Crypto Security Tip: The fastest way to lose privacy is to publicly connect crypto activity to your real identity. Wallet screenshots, transaction IDs, donation addresses, and balance photos create permanent breadcrumbs.

Privacy vs Security vs Anonymity

These three concepts are often used interchangeably, but they solve very different problems.

Security is about protecting your funds from theft or loss — seed phrase protection, device hygiene, and scam awareness. Privacy is about protecting your identity and financial behaviour — who can see your transactions, holdings, and patterns. Anonymity means being untraceable — which is unrealistic for most everyday users.

You can have excellent security and still have poor privacy. For example, you might store Bitcoin safely on a hardware wallet, but if your wallet address is publicly known, you’ve effectively published your financial history. For most people, the goal isn’t invisibility — it’s reducing unnecessary exposure.


Is Bitcoin Anonymous?

No. Bitcoin is pseudonymous. Names aren’t displayed on the blockchain, but behaviour is visible, linkable, and permanent.
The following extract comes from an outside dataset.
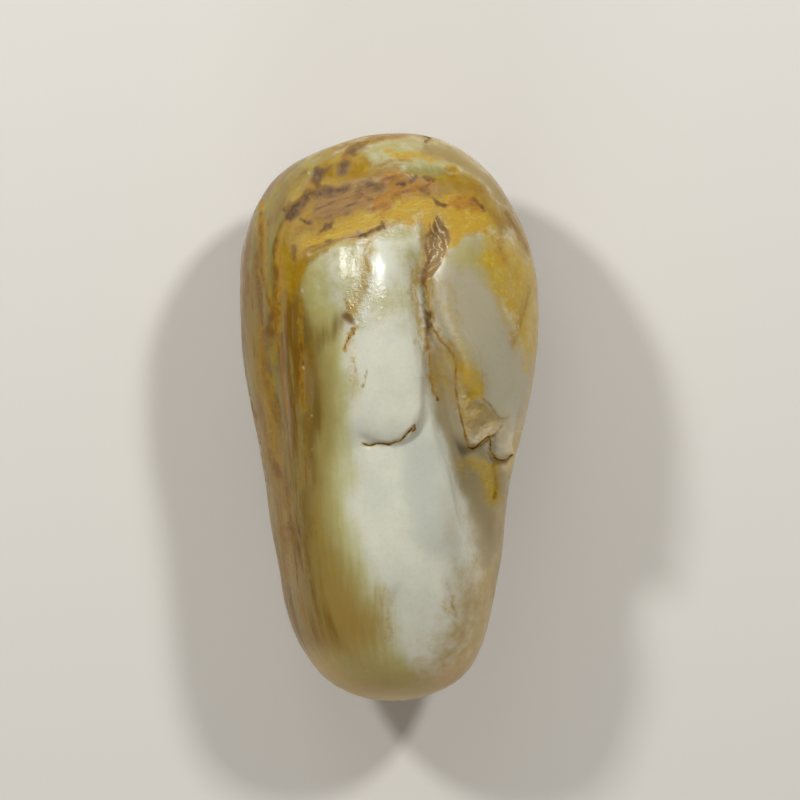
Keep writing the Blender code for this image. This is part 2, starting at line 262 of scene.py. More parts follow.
def depth_inside(places, outline):
    """How far each place is inside a closed outline, and less than 0 outside it."""
    closed = np.array([*outline, outline[0]], float)
    inside = np.zeros(len(places), bool)
    for (x0, y0), (x1, y1) in zip(closed[:-1], closed[1:]):
        spans = (y0 > places[:, 1]) != (y1 > places[:, 1])
        crossing = x0 + (places[:, 1] - y0) / (y1 - y0 + 1e-12) * (x1 - x0)
        inside ^= spans & (places[:, 0] < crossing)
    distance = np.abs(beside(places, closed)[0])
    return np.where(inside, distance, -distance)


def ends_fade(share, start=0.15, end=0.15):
    """1 along a line's middle, falling to 0 at its two ends."""
    return smooth_step(0, start, share) * smooth_step(0, end, 1 - share)


def lobe(places, edge, rise, shoulder, reach, trough=0.3, trough_width=0.9, fade=(0.15, 0.15)):
    """A lobe that ends in a rounded shoulder at its edge and sinks into the body behind it."""
    distance, share = beside(places, smooth_line(edge))
    rounded = np.clip(distance / shoulder, 0, 1)
    height = rise * (1 - (1 - rounded) ** 2.5) * smooth_step(-reach, 0, -distance)
    ditch = trough * np.exp(-((distance / trough_width + 1) ** 2))
    return (height - ditch) * ends_fade(share, *fade)


def groove(places, line, depth, widths, fade=(0.15, 0.15)):
    """A trough along a line, as wide at its two ends as widths says."""
    distance, share = beside(places, smooth_line(line))
    width = widths[0] + (widths[1] - widths[0]) * share
    return -depth * np.exp(-((distance / width) ** 2)) * ends_fade(share, *fade)


def hollow(places, outline, depth, bevel):
    """A dish with a bevelled rim."""
    return -depth * smooth_step(0, bevel, depth_inside(places, outline))


def swelling(places, centre, radii, height):
    """A broad soft rise, or a dip where height is negative."""
    away = (places - np.array(centre)) / np.array(radii)
    return height * np.exp(-np.sum(away**2, axis=1))


def face_relief(places):
    """How far the face stands out from the smooth body at each (across, along)."""
    relief = sum(swelling(places, *shape) for shape in SWELLINGS)
    relief += finger(places, TONGUE_CREST, TONGUE_HALF_WIDTHS, 2.5)
    relief += lobe(places, FLAP_EDGE, 2.4, 1.5, 10.0, trough=0.3, fade=(0.2, 0.06))
    relief += lobe(places, LOWER_BODY_EDGE, 0.6, 4.0, 9.0, trough=0.1, fade=(0.2, 0.6))
    relief += lobe(places, CLEFT_SHOULDER, 1.1, 2.4, 7.0, trough=0.2, fade=(0.4, 0.2))
    relief += lobe(places, STRIP_EDGE, 0.7, 1.6, 5.0, trough=0.1, fade=(0.1, 0.4))
    relief += lobe(places, CAP_EDGE, 0.5, 2.4, 7.0, trough=0.15, fade=(0.45, 0.3))
    relief += groove(places, CLEFT, 2.2, (1.2, 3.4), fade=(0.2, 0.3))
    relief += groove(places, BROW_GROOVE, 0.6, (1.6, 1.8), fade=(0.3, 0.3))
    for flute in LEFT_FLUTES:
        relief += groove(places, flute, 0.45, (1.3, 1.3), fade=(0.3, 0.3))
    relief += hollow(places, SHELF, 0.6, 2.6)
    relief += hollow(places, CHIP, 1.7, 1.2)
    relief += hollow(places, BROKEN_TIP, 0.9, 1.8)
    return relief


def wear(heights, reach):
    """The map of heights, blurred along both of its axes."""
    count = int(3 * reach / MAP_STEP)
    steps = np.arange(-count, count + 1) * MAP_STEP
    weights = np.exp(-((steps / reach) ** 2) / 2)
    weights /= weights.sum()
    for axis in (0, 1):
        heights = np.apply_along_axis(np.convolve, axis, heights, weights, "same")
    return heights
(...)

A typical Bitcoin transaction reveals wallet addresses, amounts, timestamps, and relationships between transactions. Once a single address is tied to you, it can become a starting point for mapping your past and future activity.

This transparency is a core feature of Bitcoin — but it means privacy is never automatic.


A Real-World Example: How Privacy Is Lost Without Realising

Most crypto privacy failures don’t involve hackers or advanced surveillance. They happen quietly, through everyday behaviour.

Imagine someone new to crypto. They buy Bitcoin on an exchange using their personal email and identity documents. They withdraw to a wallet and reuse the same receiving address because it’s convenient. Later, they post a screenshot of a transaction online asking for help, or they share a donation address publicly.

Without meaning to, they’ve created identity links (through KYC), behavioural patterns (through address reuse), and public breadcrumbs (through screenshots). Even if nobody is paying attention today, those links can sit there for years — waiting to be exploited by scammers or pulled into a future data leak.

Nothing illegal happened. But their privacy is gone — and it’s extremely difficult to reverse once those links exist.


Why Crypto Privacy Matters (Even If You’re Doing Nothing Wrong)

Privacy isn’t about secrecy — it’s about control. When too much information is visible, it becomes useful to the wrong people.

If someone can connect your identity to your crypto activity, it opens the door to targeted phishing, impersonation attempts, and social-engineering attacks designed specifically for crypto holders.

There’s also a long-term risk. Blockchain data doesn’t expire. A transaction that feels harmless today can become sensitive later as your circumstances change.


Practical Habits That Improve Privacy

Most privacy gains come from habits, not complex setups. Think of it like locking your doors — you don’t need a fortress, you just stop making it easy.

  • Separate long-term storage from daily-use wallets
  • Avoid address reuse where possible
  • Limit public discussion of holdings and transactions
  • Use dedicated emails and passwords for crypto services
  • Be cautious when sharing screenshots or transaction details

For a practical walkthrough, see how to send and receive crypto safely.

Crypto Security Tip: Privacy and compliance can coexist. The goal isn’t hiding activity — it’s reducing unnecessary exposure.

Where Self-Custody Fits Into Privacy

Self-custody matters for privacy because it gives you control. You decide how wallets are organised, how addresses are reused, and how funds are separated by purpose.

Custodial platforms are convenient, but they naturally create larger identity linkages. Self-custody doesn’t make you anonymous — it simply reduces reliance on third parties.

Learn the correct approach here: how to self-custody Bitcoin.

Wrap-Up: Crypto Privacy in Plain English

Crypto privacy isn’t about hiding — it’s about understanding transparency and reducing unnecessary exposure.

Start with habits. Improve wallet practices. Tools come last.

Educational content only. Not financial, legal, or tax advice.